当然,他承认,《白鹿原》荣获“茅盾文学奖”并在今年四月颁奖之后,他不得不破了例。但半年过去了,也该到收束、约束自己的时候了。
“忠实,回眸已经逝去的年月,你觉得自己最成功的是什么呢? ”我们开始了问答式的对话。
“那当然是从八二年到九二年下狠心蜗居在白鹿原北坡的祖屋里,完成了一系列从短篇到中篇、长篇的创作,特别是做成了《白鹿原》。我终于把握住了属于自己的十年。哦,上帝,我在迈进五十岁的时候拯救了自己的灵魂。”忠实很实在地坦言,双眼闪着真诚的光。
“那么,以后在创作上有什么重点呢? ”我问。
“暂时定下的有《〈白鹿原〉创作手记》和把《蓝袍先生》扩写、改写为长篇。”忠实说。
“你最赞赏的人生信条是什么呢? ”“不问收获,但问耕耘。”稍停,忠实接着说:“我近年还用一首小诗勉励自己:踏过泥泞五十秋,何论春暖与春寒;从来浮尘难化
铁,青山无言还无言。“平和刚强的铁汉子性格溢于言表。
“你最赞赏的品德是什么呢? ”“忠诚的劳动,尤其是智慧的、有创造性的劳动,包括科学和文学。”完全是不假思索的回答。

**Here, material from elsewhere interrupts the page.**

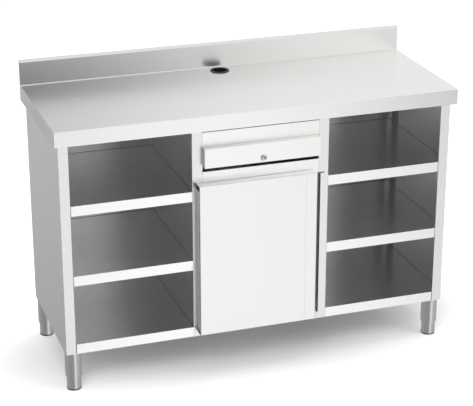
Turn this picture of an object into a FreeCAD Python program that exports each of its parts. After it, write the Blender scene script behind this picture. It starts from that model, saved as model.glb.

“那你所鄙视的呢? ”“当然是投机取巧的行为。”“噢,我们换个话题吧。你有什么业余爱好,劳累之后怎么休息、放松自己呢? ”“和基层干部、农民玩‘纠方’( 土围棋) ,下象棋,听秦腔哪。为了暂时赶走满脑子里那些纠缠不清的人物故事,我就离开小圆桌,到院子里坐在竹躺椅上喝陕青酽茶,抽雪茄烟,把录音机放到最大音量听秦腔,或者喝西凤酒。全都是强烈型的刺激。忘情的时候,我还自己扯开嗓子自唱自赏呐。你听———‘汉苏武在北海哪……’”忠实边站起来唱,边自嘲地说:“哎,后面的唱词忘球了。”“当然,我知道你还是个足球迷呢! ”我说。
“那不假。奥运,世界杯外围赛,决赛都爱看。我那小屋里收不到电视,我就骑车到七八华里远的亲戚家或空军工程学院朋友家里去看,哪怕熬到凌晨两三点再骑车回家里休息也过瘾。”看忠实那么高兴,我有点不忍心又憋不住地问:“忠实,你这些年自己难道就没有感到最难受的事情么? ”忠实一下愣住了,但很快就不再犹豫地说:“那,我只能说是在感情生活方面……的失落……”“能稍微说得具体一点吗? ”我忍不住得寸进尺。
“……还是以后由我自己来写吧。”望着忠实那双真诚而略带一点忧郁的眼睛,我知道,该适可而止了。
陈忠实,几乎亲身感受、体验过人民共和国的一切苦难,对人民的艰难和痛苦有真切、独特的感受。他深深地爱自己的故乡、祖国和人民。他坚韧,朴实,执著。他最终被公认为描摹巨大民族悲剧的圣手,成为当代中国文学的大家之一,绝非偶然。
他有收获的欢欣,也有失落和遗憾。他有真诚的爱,也有鲜明的恨。
他很刚强坚韧,却也渴望温馨。这,就是真实而本色的陈忠实。我想。
一九九八年十二月二十七日夜草成于北京东四十条笔者附记:1。 本文主要根据一九九八年十月十五、十六日对陈忠实的访谈笔记并参考了陈著散文集《告别白鸽》的有关篇章写成。
2。 如果读者有兴趣了解《白鹿原》的编辑工作中的背景资料和对这部长篇巨著的分析评价,请参阅拙文《永远的〈白鹿原〉》。
( 载《漓江》一九九七年第一期,连载于《香港作家报》一九九七年五、六月号,收入山东画报出版社出版的《艺海双桨———名作家与名编辑》一书) 。